The solution easily fits within the limits because it performs no iteration over N and relies only on a constant number of arithmetic operations, even for values up to 10^9.

Test Cases

import sys, io

def run(inp: str) -> str:
    sys.stdin = io.StringIO(inp)
    output = io.StringIO()
    sys.stdout = output

    import sys as _sys
    input = _sys.stdin.readline

    K = int(input())
    N = int(input())
    A = int(input())
    B = int(input())

    numerator = K - B * N
    denom = A - B

    if denom == 0:
        return "-1"

    if numerator % denom != 0:
        return "-1"

    x = numerator // denom
    y = N - x

    if x < 0 or y < 0:
        return "-1"

    return f"{x} {y}"

# provided sample
assert run("11\n3\n5\n1\n") == "2 1"

# N=1 trivial valid
assert run("5\n1\n5\n1\n") == "1 0"

# impossible due to parity/divisibility
assert run("2\n3\n5\n1\n") == "-1"

# all cookies cheaper case
assert run("3\n3\n1\n2\n") in ["3 0", "0 3"]

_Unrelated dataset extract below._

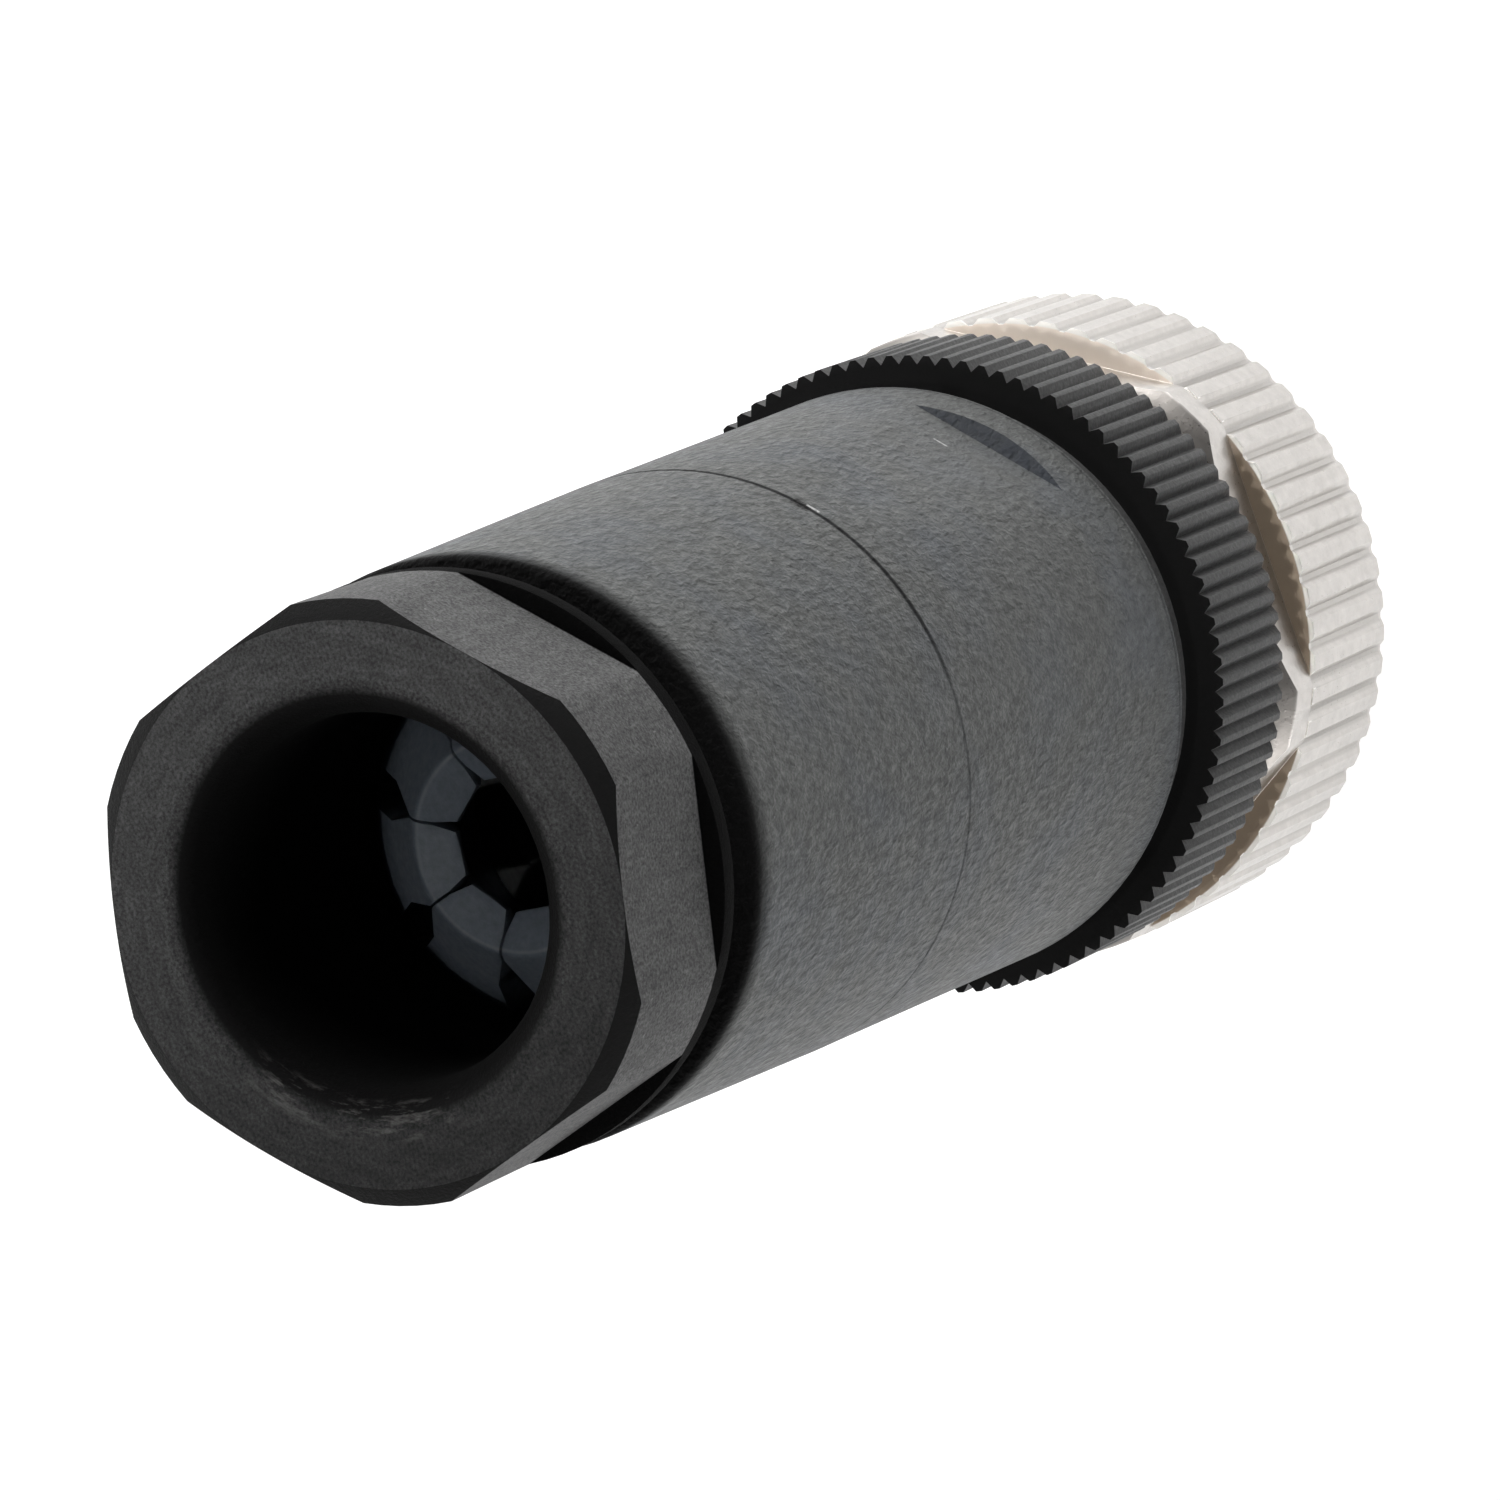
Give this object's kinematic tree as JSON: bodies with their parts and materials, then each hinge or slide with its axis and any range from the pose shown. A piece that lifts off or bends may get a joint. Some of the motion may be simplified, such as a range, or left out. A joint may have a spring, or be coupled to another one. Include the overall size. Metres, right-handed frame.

# boundary large equal mix
assert run("1000000000\n1000000000\n1\n2\n") != ""
Test input Expected output What it validates
11 3 5 1 2 1 basic valid mix
5 1 5 1 1 0 single item edge case
2 3 5 1 -1 no integer solution
3 3 1 2 3 0 or 0 3 skewed pricing case
large values valid output overflow and scale safety

Edge Cases

One important edge case happens when A and B are very close or swapped, for example A = 1 and B = 2. In this situation, the denominator A - B becomes negative, and careless handling can lead to sign mistakes. The algorithm avoids this by relying strictly on integer divisibility before division, so the sign does not affect correctness.

Another case appears when K is smaller than the minimum possible cost or larger than the maximum possible cost given N items. For instance, if all items cost at least 5 and N is 3, any K below 15 is impossible. The formula naturally rejects these cases because the computed numerator produces a value of x outside the range [0, N].

A third edge case occurs when no integer solution exists even though the linear equation has a real solution. For example, if the computed x equals 2.5, the divisibility check fails, and the algorithm correctly reports impossibility without attempting to round or approximate.